The first principle of SR posits that there is no absolute motion referenced to an unchanging frame of Space, since all translatory motion is relative to an observer at rest in its own inertial frame of reference. As the covariant complement to the contraction of length in the direction of motion is the objective dilation of time, SR is constrained to 'spatialize Time' by reducing it to a length of Space. Subsequently, once all lengths are treated as covariant intervals, the simultaneity of events is no longer invariant, nor, for that matter, is the notion of spatial coincidence. Synchronicity is considered to be an actual impossibility, and the function for a spatio-temporal continuum remains dissociated from any concept of energy, being flattened onto four-dimensional Space-Time.

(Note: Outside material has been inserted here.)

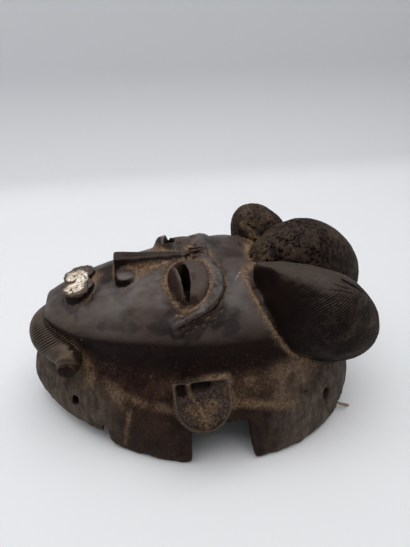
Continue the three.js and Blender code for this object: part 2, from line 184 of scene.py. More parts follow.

SR's second principle postulates that the speed of light is a constant for every inertial frame of reference, that is, is the same in all directions and for all observers, and independent of the motion of the source of light or the motion of the receiver, for as long as we are considering solely 'substantial translatory motions'. SR's position in this respect is somewhat paradoxical: one can say that it satisfies Machian relationism by positing all electromagnetically valid observers as being at rest in inertial frames of translation, their speeds being all relative and none absolute. But with the second principle, it explicitly recognizes some form of absolute velocity, an absolute speed of radiation in vacuo which is constant for all inertial frames in 'sufficient translation'. Where SR had proposed that one should conclude from the MM experiment that there is no stationary aether, and that the propagation of light is independent from the inertial frame of the observer, Einstein's photon theory proposes a new model where there is no need to take recourse to an aether in order to explain the propagation of light.

The authors propose that, whereas SR was correct in positing the abolition of the stationary aether and in postulating as invariant the electromagnetic speed c, its requirements for adoption of the Lorentz transformations rely entirely upon the classical electrodynamic interpretation of the Kauffman-Bucherer-Bertozzi-type experiments. Since there are critical alternative evaluations of these experiments, this is a tenuous foundation for the abolition of synchronicity. Furthermore, the authors propose that Einstein's heuristic hypothesis be taken as factual - the result being that electromagnetic radiation becomes secondary to an energy continuum that is neither electromagnetic nor amenable to a four-dimensional reduction. It follows that the second principle of SR only applies to photon production, which is always and only a local discontinuity. It does not apply to non-electromagnetic radiation, nor, a fortiori, to the propagation of energy responsible for local photon production.